Just to further demonstrate the importance of having a product like unit streamflow in addition to rainfall estimates, here is the MRMS one-hour rainfall and unit streamflow at 9 pm CT over a larger area of southern Oklahoma and north Texas. There is a much larger area of greater than 2.5” rainfall amounts southwest of Ardmore, but the unit streamflow shows much lower values than in the OKC metro area. Conversely, while the rainfall amounts southwest of that area across northern Texas are lower than over Oklahoma, the unit streamflow values are much higher. Clearly, the impervious urban area of the OKC metro resulted in much more runoff and flash flooding than did the similar rainfall amounts in the rural areas southwest of Ardmore. Meanwhile, greater rainfall prior to the hour of this rainfall meant that the rain in northern Texas resulted in more runoff and potential flash flooding than in the area over southern Oklahoma.
What we are in danger of losing
Hopefully this deep dive has given you some appreciation for the science of flash flooding, the challenge a meteorologist has in providing actionable information about it, and some of the tools meteorologists have to assist them in evaluating flash flood potential. It is important to understand that all of this is based on literally decades of research and development by the scientific community, primarily by NOAA affiliated or funded research scientists.
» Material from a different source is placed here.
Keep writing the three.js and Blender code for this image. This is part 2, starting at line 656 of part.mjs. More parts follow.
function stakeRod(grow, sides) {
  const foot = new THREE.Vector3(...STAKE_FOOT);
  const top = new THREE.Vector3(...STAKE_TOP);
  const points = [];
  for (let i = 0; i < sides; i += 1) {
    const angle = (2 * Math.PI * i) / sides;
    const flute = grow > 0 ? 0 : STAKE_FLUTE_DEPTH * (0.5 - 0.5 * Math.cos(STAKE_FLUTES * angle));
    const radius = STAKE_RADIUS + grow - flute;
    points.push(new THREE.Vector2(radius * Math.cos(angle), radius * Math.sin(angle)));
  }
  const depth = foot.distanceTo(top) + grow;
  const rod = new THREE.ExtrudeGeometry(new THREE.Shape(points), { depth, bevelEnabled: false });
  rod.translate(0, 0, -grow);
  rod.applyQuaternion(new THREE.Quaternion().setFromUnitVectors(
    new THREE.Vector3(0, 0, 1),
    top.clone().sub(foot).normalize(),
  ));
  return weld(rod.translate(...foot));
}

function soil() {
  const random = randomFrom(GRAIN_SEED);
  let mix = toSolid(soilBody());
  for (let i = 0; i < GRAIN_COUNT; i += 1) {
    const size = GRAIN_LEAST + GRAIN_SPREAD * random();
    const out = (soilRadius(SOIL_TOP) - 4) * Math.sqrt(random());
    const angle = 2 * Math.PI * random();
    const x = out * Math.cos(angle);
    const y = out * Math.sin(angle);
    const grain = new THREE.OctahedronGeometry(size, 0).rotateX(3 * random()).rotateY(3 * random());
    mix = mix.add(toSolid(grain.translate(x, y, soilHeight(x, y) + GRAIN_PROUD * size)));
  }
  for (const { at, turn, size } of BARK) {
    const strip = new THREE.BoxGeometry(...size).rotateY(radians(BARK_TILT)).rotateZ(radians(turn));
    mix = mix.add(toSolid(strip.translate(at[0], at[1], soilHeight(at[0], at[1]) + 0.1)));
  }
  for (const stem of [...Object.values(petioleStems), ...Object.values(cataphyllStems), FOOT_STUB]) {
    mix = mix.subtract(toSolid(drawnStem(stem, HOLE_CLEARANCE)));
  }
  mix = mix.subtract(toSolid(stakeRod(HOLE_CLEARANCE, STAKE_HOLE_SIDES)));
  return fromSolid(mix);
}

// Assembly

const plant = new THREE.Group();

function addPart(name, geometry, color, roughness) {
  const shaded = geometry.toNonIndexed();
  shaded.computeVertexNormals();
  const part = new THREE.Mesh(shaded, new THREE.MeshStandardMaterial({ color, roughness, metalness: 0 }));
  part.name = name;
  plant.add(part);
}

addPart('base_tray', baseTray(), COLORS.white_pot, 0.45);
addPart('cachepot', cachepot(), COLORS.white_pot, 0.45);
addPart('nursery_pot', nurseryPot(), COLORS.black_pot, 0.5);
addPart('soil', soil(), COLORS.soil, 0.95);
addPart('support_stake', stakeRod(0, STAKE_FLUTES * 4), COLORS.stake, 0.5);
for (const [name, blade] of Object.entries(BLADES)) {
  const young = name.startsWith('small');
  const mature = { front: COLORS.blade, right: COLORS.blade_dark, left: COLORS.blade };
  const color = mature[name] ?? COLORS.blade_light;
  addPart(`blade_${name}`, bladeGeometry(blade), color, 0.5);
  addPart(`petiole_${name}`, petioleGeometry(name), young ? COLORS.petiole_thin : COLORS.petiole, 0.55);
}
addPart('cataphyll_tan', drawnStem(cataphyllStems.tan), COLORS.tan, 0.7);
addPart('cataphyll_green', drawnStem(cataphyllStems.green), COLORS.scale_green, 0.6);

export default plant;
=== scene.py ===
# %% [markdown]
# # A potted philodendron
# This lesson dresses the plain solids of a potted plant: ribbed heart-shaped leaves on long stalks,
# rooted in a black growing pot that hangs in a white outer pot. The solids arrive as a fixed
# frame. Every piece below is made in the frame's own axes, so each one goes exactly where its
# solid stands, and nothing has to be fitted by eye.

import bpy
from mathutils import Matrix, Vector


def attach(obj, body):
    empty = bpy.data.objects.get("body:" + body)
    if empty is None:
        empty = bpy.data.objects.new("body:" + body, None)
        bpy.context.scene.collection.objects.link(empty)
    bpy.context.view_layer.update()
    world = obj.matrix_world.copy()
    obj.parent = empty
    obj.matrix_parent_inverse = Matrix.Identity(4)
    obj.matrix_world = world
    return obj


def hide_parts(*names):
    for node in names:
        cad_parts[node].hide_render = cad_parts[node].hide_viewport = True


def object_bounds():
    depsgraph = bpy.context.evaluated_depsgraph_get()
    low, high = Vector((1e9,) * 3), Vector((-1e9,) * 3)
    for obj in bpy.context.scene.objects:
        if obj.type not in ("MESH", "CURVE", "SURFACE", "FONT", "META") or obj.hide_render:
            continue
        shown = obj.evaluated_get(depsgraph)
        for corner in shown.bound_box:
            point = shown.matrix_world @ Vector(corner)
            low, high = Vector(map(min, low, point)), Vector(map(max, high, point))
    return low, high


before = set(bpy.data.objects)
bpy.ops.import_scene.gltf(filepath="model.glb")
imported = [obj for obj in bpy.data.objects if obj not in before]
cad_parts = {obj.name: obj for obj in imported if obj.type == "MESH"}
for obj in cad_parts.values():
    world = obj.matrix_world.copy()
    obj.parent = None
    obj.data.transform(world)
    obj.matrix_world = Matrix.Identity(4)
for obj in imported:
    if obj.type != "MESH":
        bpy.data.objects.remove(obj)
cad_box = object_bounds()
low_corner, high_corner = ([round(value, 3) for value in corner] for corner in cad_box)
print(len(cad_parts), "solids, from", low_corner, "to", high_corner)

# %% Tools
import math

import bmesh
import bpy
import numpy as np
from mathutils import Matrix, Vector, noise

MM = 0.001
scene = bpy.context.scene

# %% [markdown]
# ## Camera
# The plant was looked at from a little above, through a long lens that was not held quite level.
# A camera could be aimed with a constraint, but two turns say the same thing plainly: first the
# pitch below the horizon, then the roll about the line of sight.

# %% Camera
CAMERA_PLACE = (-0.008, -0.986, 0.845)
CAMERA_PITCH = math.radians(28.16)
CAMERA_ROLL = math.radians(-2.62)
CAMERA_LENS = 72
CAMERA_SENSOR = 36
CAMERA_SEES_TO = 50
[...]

MRMS has been in development for more than 25 years at the National Severe Storms Laboratory (NSSL), worked on by dozens of research scientists - both federal scientists and scientists with the University of Oklahoma Cooperative Institute for Severe and High-Impact Weather Research and Operations (CIWRO). MRMS integrates data from the US and Canadian radar networks along with other observational data to produce products as frequently as every 2 minutes. This includes not only the hydrometeorological products that we have talked about here, but also severe weather products used extensively by the Storm Prediction Center, aviation products used by the FAA and NWS aviation meteorologists, and other decision support products. MRMS products are used extensively by the entire meteorological community - public and private sector - as well as the general public for a variety of applications.
MRMS became an operational NWS system in 2014 after an extensive research-to-operations process that involved experiments in the NOAA Hazardous Weather Testbed (HWT) with NWS forecasters to evaluate the products and validate their utility for NWS operations. As research has continued to advance in the last decade, multiple teams of NSSL and CIWRO scientists and software engineers have continued to improve and advance the algorithms and programs that underpin MRMS. As an example, in recent years extensive work has been done to investigate the use of artificial intelligence techniques to improve MRMS rainfall estimates. This work shows promise to make significant improvements to radar rainfall estimates especially over the complex terrain of the west, potentially providing benefits to flood forecasting and water resource management if and when it can be implemented into MRMS operationally.
What I discussed above about the flash flooding Saturday night was focused on tools to evaluate flash flood potential once rain has fallen; the next crucial step would be to anticipate heightened flash flood potential before the rainfall occurs. Work has been ongoing for several years now at NSSL to couple the Warn-on-Forecast (WoFS) modeling system with the FLASH system to provide meteorologists with products like unit streamflow as a forecast instead of just an analysis. An experiment conducted in the HWT with NWS forecasters using products from an initial version of a coupled WoFS/FLASH system showed potential for forecasters to be able to issue flash flood warnings before storms even start affecting an area. This could enable people to take proactive actions like avoiding travel or evacuating flood prone areas before heavy rain even starts.
Finally, the precipitation estimates used for PMP by engineers are based upon NOAA data. The NOAA Physical Sciences Lab (PSL) is currently engaged in a multiyear project to modernize the PMP definition and underlying data for the United States to support improved engineering and design of buildings and infrastructure. This work was Congressionally directed by the bipartisan PRECIP act which was signed into law in late 2022.
Everything I have discussed here - MRMS research and development, the Hazardous Weather Testbed, WoFS and developing it for flash flood forecasting, and the PMP modernization project - would be terminated under the FY2026 NOAA budget as outlined in a recent Office of Management and Budget (OMB) passback document. All of the NOAA Research Labs - including NSSL, PSL, and the Global Systems Lab, which develops the data visualization and warning generation software for the NWS - would be closed. All of the NOAA affiliated university cooperative institutes like CIWRO that conduct much of the day-to-day research and development work would also be eliminated.
When I started working in meteorology in the late 1980s, none of what I have discussed in this article (other than the concept of PMP) was even conceived of. The Doppler weather radar network had not yet been implemented, and flash flood warnings were essentially issued by the NWS when flooding was reported. The progress that has been made in the intervening years is remarkable, and we are just talking here about NOAA research advancements in flash flood detection and prediction, not all the other hazards and programs in the NOAA weather and water portfolio. The thought that we are going to intentionally dismantle the scientific infrastructure that has accomplished so much - and is in the process of accomplishing so much more - for society over the years is literally incomprehensible to me.
One of my main goals in starting Balanced Weather was to be able to share background and stories about the scientific work that is advancing our understanding of the atmosphere and our ability to predict and warn for the hazards it presents. I will continue to focus on that in the coming days and weeks given the threats that now exist to this science in the hopes of illustrating what exactly is in danger of being lost.